• [SOURCE MATERIAL]
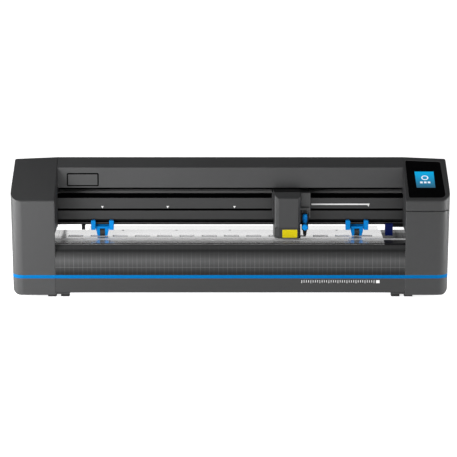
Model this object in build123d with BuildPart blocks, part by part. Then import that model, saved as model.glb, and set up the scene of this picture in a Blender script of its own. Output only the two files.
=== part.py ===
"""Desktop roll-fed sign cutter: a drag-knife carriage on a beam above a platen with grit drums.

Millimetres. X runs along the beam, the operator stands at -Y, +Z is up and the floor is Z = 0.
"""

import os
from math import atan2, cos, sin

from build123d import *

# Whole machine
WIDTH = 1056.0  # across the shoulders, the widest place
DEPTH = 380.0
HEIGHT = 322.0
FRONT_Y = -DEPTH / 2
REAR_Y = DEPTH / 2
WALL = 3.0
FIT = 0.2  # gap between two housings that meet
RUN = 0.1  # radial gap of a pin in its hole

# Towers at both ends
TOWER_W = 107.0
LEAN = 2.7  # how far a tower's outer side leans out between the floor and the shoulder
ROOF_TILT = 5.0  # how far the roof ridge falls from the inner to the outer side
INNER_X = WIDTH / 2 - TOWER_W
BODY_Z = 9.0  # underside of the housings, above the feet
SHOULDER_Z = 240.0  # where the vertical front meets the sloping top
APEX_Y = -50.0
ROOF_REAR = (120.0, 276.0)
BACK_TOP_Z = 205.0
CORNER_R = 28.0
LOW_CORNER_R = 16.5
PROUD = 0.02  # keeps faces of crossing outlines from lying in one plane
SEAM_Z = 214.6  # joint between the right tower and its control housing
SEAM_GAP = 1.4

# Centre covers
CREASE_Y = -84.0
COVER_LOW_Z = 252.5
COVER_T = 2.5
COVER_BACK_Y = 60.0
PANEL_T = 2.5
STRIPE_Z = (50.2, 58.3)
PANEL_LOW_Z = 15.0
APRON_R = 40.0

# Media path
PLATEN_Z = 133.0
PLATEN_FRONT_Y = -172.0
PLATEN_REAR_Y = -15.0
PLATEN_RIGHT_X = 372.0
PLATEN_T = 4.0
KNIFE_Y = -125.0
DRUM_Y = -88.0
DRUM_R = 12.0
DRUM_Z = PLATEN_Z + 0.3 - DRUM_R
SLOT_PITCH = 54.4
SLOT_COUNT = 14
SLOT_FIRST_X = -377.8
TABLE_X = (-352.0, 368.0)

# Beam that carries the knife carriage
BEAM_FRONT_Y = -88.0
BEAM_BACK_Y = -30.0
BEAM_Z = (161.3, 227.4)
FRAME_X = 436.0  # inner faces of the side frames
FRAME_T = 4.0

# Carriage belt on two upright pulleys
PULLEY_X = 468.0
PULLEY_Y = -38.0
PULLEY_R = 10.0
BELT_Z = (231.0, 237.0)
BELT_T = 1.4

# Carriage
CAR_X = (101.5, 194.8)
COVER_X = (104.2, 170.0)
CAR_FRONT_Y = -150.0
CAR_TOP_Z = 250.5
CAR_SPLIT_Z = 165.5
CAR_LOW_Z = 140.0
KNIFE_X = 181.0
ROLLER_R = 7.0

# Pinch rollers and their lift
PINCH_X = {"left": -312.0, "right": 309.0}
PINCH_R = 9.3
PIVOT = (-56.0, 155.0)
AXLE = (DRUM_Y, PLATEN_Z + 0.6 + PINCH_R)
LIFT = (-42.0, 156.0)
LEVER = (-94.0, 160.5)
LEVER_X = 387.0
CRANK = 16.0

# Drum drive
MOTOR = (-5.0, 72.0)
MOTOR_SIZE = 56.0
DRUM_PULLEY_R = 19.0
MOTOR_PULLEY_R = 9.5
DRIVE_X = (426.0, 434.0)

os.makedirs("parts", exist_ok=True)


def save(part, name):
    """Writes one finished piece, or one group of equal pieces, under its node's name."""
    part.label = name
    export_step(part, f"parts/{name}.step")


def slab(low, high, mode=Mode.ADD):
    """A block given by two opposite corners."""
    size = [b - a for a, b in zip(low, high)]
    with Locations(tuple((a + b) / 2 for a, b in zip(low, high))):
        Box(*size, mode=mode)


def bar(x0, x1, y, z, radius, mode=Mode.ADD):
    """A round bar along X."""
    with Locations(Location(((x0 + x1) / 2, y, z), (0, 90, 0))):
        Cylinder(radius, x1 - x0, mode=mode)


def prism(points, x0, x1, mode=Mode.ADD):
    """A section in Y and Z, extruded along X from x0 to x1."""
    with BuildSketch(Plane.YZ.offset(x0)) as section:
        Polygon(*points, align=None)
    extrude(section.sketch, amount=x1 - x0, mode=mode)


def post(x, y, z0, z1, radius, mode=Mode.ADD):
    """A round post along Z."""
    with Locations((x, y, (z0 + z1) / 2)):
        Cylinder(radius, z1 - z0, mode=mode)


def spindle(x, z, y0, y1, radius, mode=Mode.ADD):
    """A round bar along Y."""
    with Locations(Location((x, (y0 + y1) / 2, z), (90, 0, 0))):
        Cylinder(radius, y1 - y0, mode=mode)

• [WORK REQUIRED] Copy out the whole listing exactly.

• [SOLVED PROBLEM]
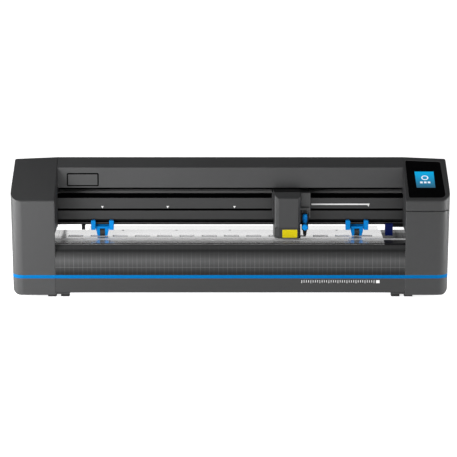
Model this object in build123d with BuildPart blocks, part by part. Then import that model, saved as model.glb, and set up the scene of this picture in a Blender script of its own. Output only the two files.
=== part.py ===
"""Desktop roll-fed sign cutter: a drag-knife carriage on a beam above a platen with grit drums.

Millimetres. X runs along the beam, the operator stands at -Y, +Z is up and the floor is Z = 0.
"""

import os
from math import atan2, cos, sin

from build123d import *

# Whole machine
WIDTH = 1056.0  # across the shoulders, the widest place
DEPTH = 380.0
HEIGHT = 322.0
FRONT_Y = -DEPTH / 2
REAR_Y = DEPTH / 2
WALL = 3.0
FIT = 0.2  # gap between two housings that meet
RUN = 0.1  # radial gap of a pin in its hole

# Towers at both ends
TOWER_W = 107.0
LEAN = 2.7  # how far a tower's outer side leans out between the floor and the shoulder
ROOF_TILT = 5.0  # how far the roof ridge falls from the inner to the outer side
INNER_X = WIDTH / 2 - TOWER_W
BODY_Z = 9.0  # underside of the housings, above the feet
SHOULDER_Z = 240.0  # where the vertical front meets the sloping top
APEX_Y = -50.0
ROOF_REAR = (120.0, 276.0)
BACK_TOP_Z = 205.0
CORNER_R = 28.0
LOW_CORNER_R = 16.5
PROUD = 0.02  # keeps faces of crossing outlines from lying in one plane
SEAM_Z = 214.6  # joint between the right tower and its control housing
SEAM_GAP = 1.4

# Centre covers
CREASE_Y = -84.0
COVER_LOW_Z = 252.5
COVER_T = 2.5
COVER_BACK_Y = 60.0
PANEL_T = 2.5
STRIPE_Z = (50.2, 58.3)
PANEL_LOW_Z = 15.0
APRON_R = 40.0

# Media path
PLATEN_Z = 133.0
PLATEN_FRONT_Y = -172.0
PLATEN_REAR_Y = -15.0
PLATEN_RIGHT_X = 372.0
PLATEN_T = 4.0
KNIFE_Y = -125.0
DRUM_Y = -88.0
DRUM_R = 12.0
DRUM_Z = PLATEN_Z + 0.3 - DRUM_R
SLOT_PITCH = 54.4
SLOT_COUNT = 14
SLOT_FIRST_X = -377.8
TABLE_X = (-352.0, 368.0)

# Beam that carries the knife carriage
BEAM_FRONT_Y = -88.0
BEAM_BACK_Y = -30.0
BEAM_Z = (161.3, 227.4)
FRAME_X = 436.0  # inner faces of the side frames
FRAME_T = 4.0

# Carriage belt on two upright pulleys
PULLEY_X = 468.0
PULLEY_Y = -38.0
PULLEY_R = 10.0
BELT_Z = (231.0, 237.0)
BELT_T = 1.4

# Carriage
CAR_X = (101.5, 194.8)
COVER_X = (104.2, 170.0)
CAR_FRONT_Y = -150.0
CAR_TOP_Z = 250.5
CAR_SPLIT_Z = 165.5
CAR_LOW_Z = 140.0
KNIFE_X = 181.0
ROLLER_R = 7.0

# Pinch rollers and their lift
PINCH_X = {"left": -312.0, "right": 309.0}
PINCH_R = 9.3
PIVOT = (-56.0, 155.0)
AXLE = (DRUM_Y, PLATEN_Z + 0.6 + PINCH_R)
LIFT = (-42.0, 156.0)
LEVER = (-94.0, 160.5)
LEVER_X = 387.0
CRANK = 16.0

# Drum drive
MOTOR = (-5.0, 72.0)
MOTOR_SIZE = 56.0
DRUM_PULLEY_R = 19.0
MOTOR_PULLEY_R = 9.5
DRIVE_X = (426.0, 434.0)

os.makedirs("parts", exist_ok=True)


def save(part, name):
    """Writes one finished piece, or one group of equal pieces, under its node's name."""
    part.label = name
    export_step(part, f"parts/{name}.step")


def slab(low, high, mode=Mode.ADD):
    """A block given by two opposite corners."""
    size = [b - a for a, b in zip(low, high)]
    with Locations(tuple((a + b) / 2 for a, b in zip(low, high))):
        Box(*size, mode=mode)


def bar(x0, x1, y, z, radius, mode=Mode.ADD):
    """A round bar along X."""
    with Locations(Location(((x0 + x1) / 2, y, z), (0, 90, 0))):
        Cylinder(radius, x1 - x0, mode=mode)


def prism(points, x0, x1, mode=Mode.ADD):
    """A section in Y and Z, extruded along X from x0 to x1."""
    with BuildSketch(Plane.YZ.offset(x0)) as section:
        Polygon(*points, align=None)
    extrude(section.sketch, amount=x1 - x0, mode=mode)


def post(x, y, z0, z1, radius, mode=Mode.ADD):
    """A round post along Z."""
    with Locations((x, y, (z0 + z1) / 2)):
        Cylinder(radius, z1 - z0, mode=mode)


def spindle(x, z, y0, y1, radius, mode=Mode.ADD):
    """A round bar along Y."""
    with Locations(Location((x, (y0 + y1) / 2, z), (90, 0, 0))):
        Cylinder(radius, y1 - y0, mode=mode)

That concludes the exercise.